Direct the respondents not to interfere in any professional work or the editorial and personnel policies of the newspapers, magazines and publications of the petitioners. Direct the respondents not to institute or initiate any action against the Jang group of newspapers, companies or its directors or personnel pending decisions of this petition without intimation to and permission of the Supreme Court.
Direct the CBR to prohibit investigation in all pending tax matters of the petitioners by biased officials acting under the dictation of Senator Saifur Rahman. No assessment or any order in any tax matter relating to the petitioners should be passed without first obtaining permission from the court.
Direct the interior and information ministries to allow proper access to journalists to all government records and the records of subordinate offices and authorities for the proper information and reporting of news.
The petition says that the Jang group has always been objective in the evaluation of the performance of any government. It has pursued the same consistent policy of objectivity while writing about the activities of the present government. The prime and paramount consideration of the Jang group has always been the dissemination of objective information in the larger public and national interest.
"This is done irrespective of the fact that the news may displease the government, such as news about the deteriorating law and order situation and terrorism," the petitions says. "Despite its best efforts to ensure a smooth relationship with the present government without compromising on its principles, during the last several months the respondents have launched a campaign of vilification, intimidation and harassment against the Jang group. This campaign is motivated by the fact that the petitioners have refused to accept the respondents' unjustified demands to tailor their news, views and editorial policy as well as the coverage and display of news and information to suit the desires and wishes of the respondents."
"The respondents also asked the petitioners to dismiss several senior and renowned journalists including Irshad Ahmad Haqqani, Maleeha Lodhi and Kamran Khan. The petitioners have been clearly informed that this malicious campaign would be relentlessly pursued unless all the journalists on the hit list of the respondents are fired and the petitioners cover events, and comment upon issues, according to the dictates and desires of the respondents."

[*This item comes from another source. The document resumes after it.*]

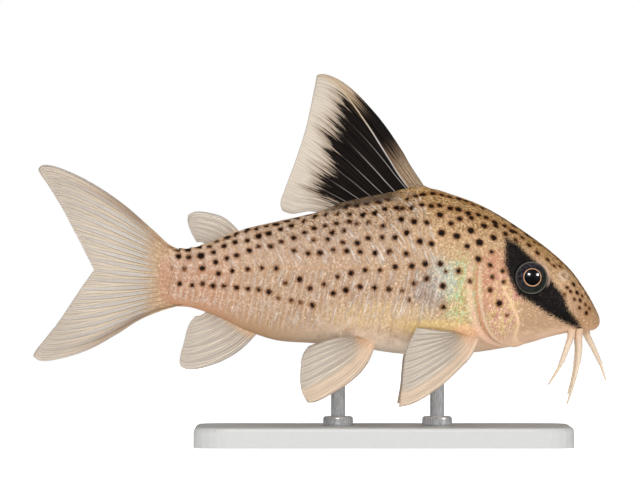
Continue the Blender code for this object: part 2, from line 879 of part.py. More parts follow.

"The respondents have clearly stated that even if the petitioners give in to these demands, the respondents will monitor their 'performance' for a few months before withdrawing various notices issued, proceedings commenced and prosecutions launched. Being aggrieved of the campaign launched against them, the petitioners prefer this petition before this Honourable Court."
"In view of the constitutional guarantees of fundamental rights, and the dynamic interpretation of these rights by this Honourable Court in a number of cases, the petitioners, who are the victims of arbitrary exercise of power resulting in gross violation of fundamental rights, have filed this petition."
The petition raises several issues of public importance about the freedom of speech and expression and other fundamental rights. These include the right of the dignity of man (article 14), the freedom of trade (article 18), the right to hold property (article 24), and the right to equality before law and the right to equal protection of law (article 25).
The petition also raises several important questions about the style of governance of the present rulers that clash with the fundamental rights guaranteed in the constitution. They are:
A. Whether the power conferred by law on the respondents can be exercised in violation of the fundamental rights guaranteed in the constitution?
B. Whether the freedom of press guaranteed under article 19 of the constitution permits the respondents or their agents to interfere with the rights and obligations of the editors, publishers and printers of the newspapers?
C. Whether the freedom of the press provides freedom from arbitrary interference by the respondents in determining the personnel and editorial policies of the newspapers?
D. Whether the arbitrary and capricious demands raised by the respondents for the dismissal of particular journalists is compatible with the freedom of speech, expression and the press guaranteed under article 19 and the dignity of man guaranteed under article 14 of the Constitution?
E. Whether the machinery of the state can be used to penalize, intimidate and harass the newspapers for reporting and commenting on the acts and conduct of public officials and government functionaries? Is such action compatible with the rights guaranteed in the constitution?
F. Whether the arbitrary distribution of government and semi-government advertisements to different newspapers by the information ministry is compatible with the guarantees provided in the constitution?
G. Whether restraints imposed on the newspapers by arbitrary control over the supply of newsprint by the government also violates these guarantees?
H. Whether statutory functionaries are constrained by the limits of the prescribed law under which they function? Can they take any action against the petitioners, without any legal constraints, solely because they are perceived by the respondents to be critical of the government? Can they violate fundamental rights of the petitioners for this reason alone?
I. Are functionaries of the tax department required to observe the provisions of the law while probing allegation of tax evasion? Can they unleash a reign of terror on the dictation or direction of the respondents against any person as is now being done against the Jang group?
J. Do the proceedings against the Jang group, held in undue haste and in a most arbitrary manner, violate the petitioners' fundamental rights of due process of law and access to impartial and independent quasi judicial fora?
K. Whether the imposition of emergency under article 232 has the effect of suppressing the fundamental rights mentioned in article 233 (1), including those mentioned in articles 18 and 19? Will this suppression of fundamental rights apply in all matters or the latter article shall only be applied in circumstances having a nexus with the grounds upon which emergency has been proclaimed?
L. Can the assertion of fundamental rights against executive actions be thwarted on the ground of application of article 232 read with article 233 (1), even if the impugned actions are tainted with malafides?
M. Can the state take an executive action without the sanction of law merely on account of the application of article 232 read with articles 233(1) of the Constitution and whether such impugned actions are sustainable at all?
N. Are the grounds upon which emergency was proclaimed on May 28, 1998 and was upheld by the Supreme Court on July 28, 1998, still available? Is it not the time to re-examine the continuance of emergency?